Sa tante était coordonnatrice d'une piscine à Pointe-aux-Trembles. Ses cousins y pratiquaient le water-polo. Nicolas a commencé quand il avait 5 ans. «On a été jusqu'à huit cousins qui jouaient», calcule-t-il. Jusqu'à tout récemment, son cousin Mathieu Constantin faisait partie du programme national à Calgary.

Constantin-Bicari attribue une large part de ses succès à Robert Couillard, qui l'a dirigé pendant trois ans à CAMO et au centre national de développement de Montréal.

Ce dernier a remarqué Nicolas quand il avait 10 au 11 ans. Il tournait autour de son entraîneur pour pouvoir sauter à l'eau. «Quand il s'est fait dire non, il était tout déçu. Ça m'avait marqué», raconte M.Couillard.

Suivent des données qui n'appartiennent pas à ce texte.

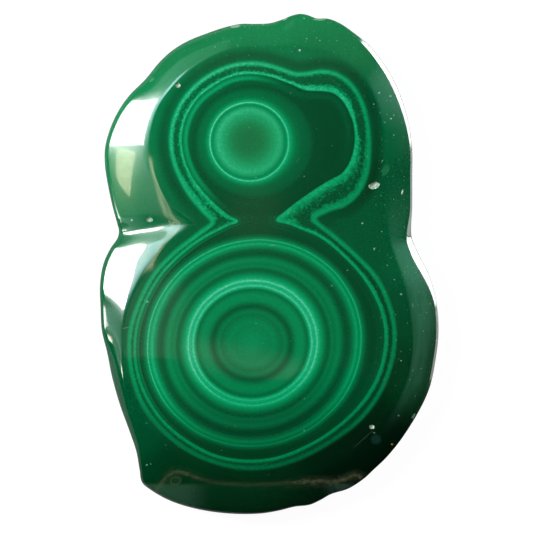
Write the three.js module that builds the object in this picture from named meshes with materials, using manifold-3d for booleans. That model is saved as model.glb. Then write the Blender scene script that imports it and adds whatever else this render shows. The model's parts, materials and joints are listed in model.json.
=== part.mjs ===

À l'entraînement, Constantin-Bicari était toujours le premier joueur à sauter à l'eau. M.Couillard se souvient d'être arrivé à la piscine olympique à 6h et d'y voir Nicolas pratiquer ses lancers. «C'est un gars qui adore l'eau», résume l'entraîneur.

«La magie»

Il y a donc cette passion. Et un talent naturel. «C'est ce que le monde me dit», constate Constantin-Bicari, qui joue à la position clé de centre-avant. «Il est vraiment exceptionnel, acquiesce M.Couillard. Il n'est pas le plus rapide, mais il est un des gars avec les mains les plus habiles que j'ai vus. Il a aussi une excellente vision du jeu.»

Ahmed El-Awadi, directeur général de Water-Polo Canada, renchérit: «Nicolas a un don, il a la magie. Dans l'eau, il fait des choses avec le ballon qui ne s'enseignent pas. Il est un des meilleurs joueurs au monde de son âge.»

Constantin-Bicari a été rapidement plongé dans le feu de l'action. Une blessure au vétéran Nathaniel Miller, aujourd'hui retraité, lui a permis de participer à tous les matchs des Mondiaux de Rome, en 2009. À 17 ans, il était le plus jeune joueur du tournoi.

Son plus beau souvenir est cependant une victoire de 9-8 en deuxième prolongation contre les Américains en finale des Championnats panaméricains juniors de 2010, à Miami. Constantin-Bicari avait inscrit trois buts et son ami Omar Touni, de Montréal, avait marqué le but gagnant.

Constantin-Bicari a refusé une offre de la prestigieuse université USC pour aller s'installer à Calgary en septembre. Il préférait continuer à se développer sous la gouverne de l'exigeant Jovanovic. «Après 2012, je veux me trouver une place avec une équipe en Europe», lance-t-il avec conviction. Il paraît que les offres seront nombreuses.